▶ [TO BE DONE]: Copy, in full, each line of the material that holds the word "caption".

▶ [RECORDED DATA]:

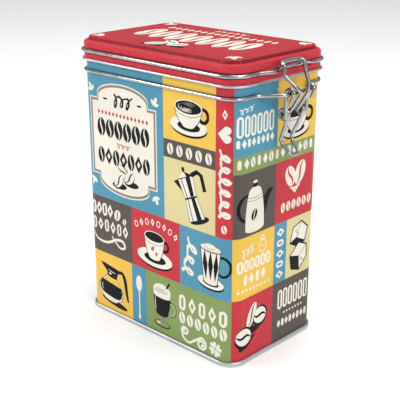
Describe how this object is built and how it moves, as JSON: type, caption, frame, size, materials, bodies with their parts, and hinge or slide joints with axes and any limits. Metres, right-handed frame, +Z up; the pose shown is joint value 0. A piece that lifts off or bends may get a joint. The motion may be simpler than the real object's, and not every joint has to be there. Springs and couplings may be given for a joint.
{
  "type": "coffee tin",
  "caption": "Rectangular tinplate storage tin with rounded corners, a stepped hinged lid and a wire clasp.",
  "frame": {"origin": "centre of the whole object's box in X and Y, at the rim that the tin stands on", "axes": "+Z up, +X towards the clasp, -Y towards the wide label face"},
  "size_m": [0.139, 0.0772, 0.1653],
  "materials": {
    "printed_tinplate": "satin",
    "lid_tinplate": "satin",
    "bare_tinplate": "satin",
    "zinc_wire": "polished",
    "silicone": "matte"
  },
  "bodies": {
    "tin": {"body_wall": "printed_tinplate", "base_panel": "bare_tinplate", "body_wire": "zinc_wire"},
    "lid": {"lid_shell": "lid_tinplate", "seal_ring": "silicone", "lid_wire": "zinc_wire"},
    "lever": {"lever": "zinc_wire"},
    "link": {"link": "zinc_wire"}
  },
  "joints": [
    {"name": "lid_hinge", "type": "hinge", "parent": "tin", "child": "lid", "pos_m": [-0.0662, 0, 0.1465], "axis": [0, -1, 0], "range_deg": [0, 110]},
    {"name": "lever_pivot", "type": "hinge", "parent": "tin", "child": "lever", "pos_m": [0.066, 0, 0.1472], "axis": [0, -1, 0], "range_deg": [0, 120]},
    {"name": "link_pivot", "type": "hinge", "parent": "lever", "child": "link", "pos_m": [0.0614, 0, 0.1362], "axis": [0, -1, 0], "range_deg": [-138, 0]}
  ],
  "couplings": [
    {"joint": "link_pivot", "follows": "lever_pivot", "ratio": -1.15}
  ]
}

==

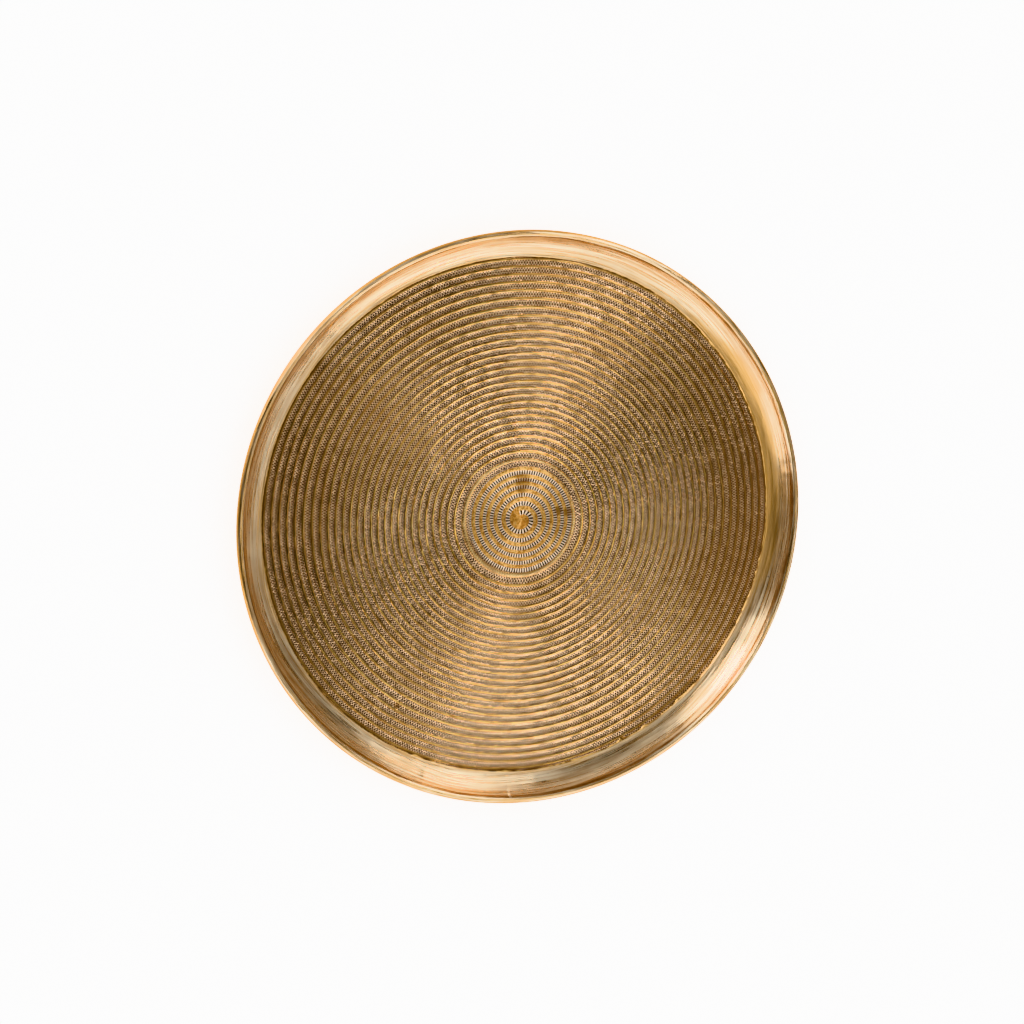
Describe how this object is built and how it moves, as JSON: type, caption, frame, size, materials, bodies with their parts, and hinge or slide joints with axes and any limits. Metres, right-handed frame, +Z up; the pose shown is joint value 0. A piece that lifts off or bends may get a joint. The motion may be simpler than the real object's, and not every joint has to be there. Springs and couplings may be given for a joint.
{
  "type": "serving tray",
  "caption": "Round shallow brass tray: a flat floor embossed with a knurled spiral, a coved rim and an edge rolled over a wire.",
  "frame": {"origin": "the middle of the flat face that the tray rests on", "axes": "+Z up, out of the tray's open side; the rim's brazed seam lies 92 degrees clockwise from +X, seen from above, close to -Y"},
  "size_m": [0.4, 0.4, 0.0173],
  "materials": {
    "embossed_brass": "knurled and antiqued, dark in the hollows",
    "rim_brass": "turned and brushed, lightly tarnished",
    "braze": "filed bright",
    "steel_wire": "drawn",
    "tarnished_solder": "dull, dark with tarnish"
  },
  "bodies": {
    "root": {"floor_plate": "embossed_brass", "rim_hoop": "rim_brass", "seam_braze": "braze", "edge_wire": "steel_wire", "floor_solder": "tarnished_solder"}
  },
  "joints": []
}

==

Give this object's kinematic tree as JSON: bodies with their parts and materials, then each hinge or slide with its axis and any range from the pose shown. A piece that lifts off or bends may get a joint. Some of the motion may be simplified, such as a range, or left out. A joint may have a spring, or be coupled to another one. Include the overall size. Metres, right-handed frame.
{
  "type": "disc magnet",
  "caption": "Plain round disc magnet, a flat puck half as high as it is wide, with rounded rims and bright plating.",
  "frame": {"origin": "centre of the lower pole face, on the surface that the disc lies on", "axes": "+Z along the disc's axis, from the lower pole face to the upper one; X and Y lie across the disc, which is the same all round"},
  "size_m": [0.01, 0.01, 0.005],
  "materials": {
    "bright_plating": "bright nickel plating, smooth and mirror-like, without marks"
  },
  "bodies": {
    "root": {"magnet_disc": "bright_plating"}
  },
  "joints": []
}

▶ [IN RESPONSE]:
Describe how this object is built and how it moves, as JSON: type, caption, frame, size, materials, bodies with their parts, and hinge or slide joints with axes and any limits. Metres, right-handed frame, +Z up; the pose shown is joint value 0. A piece that lifts off or bends may get a joint. The motion may be simpler than the real object's, and not every joint has to be there. Springs and couplings may be given for a joint.
  "caption": "Rectangular tinplate storage tin with rounded corners, a stepped hinged lid and a wire clasp.",
Describe how this object is built and how it moves, as JSON: type, caption, frame, size, materials, bodies with their parts, and hinge or slide joints with axes and any limits. Metres, right-handed frame, +Z up; the pose shown is joint value 0. A piece that lifts off or bends may get a joint. The motion may be simpler than the real object's, and not every joint has to be there. Springs and couplings may be given for a joint.
  "caption": "Round shallow brass tray: a flat floor embossed with a knurled spiral, a coved rim and an edge rolled over a wire.",
  "caption": "Plain round disc magnet, a flat puck half as high as it is wide, with rounded rims and bright plating.",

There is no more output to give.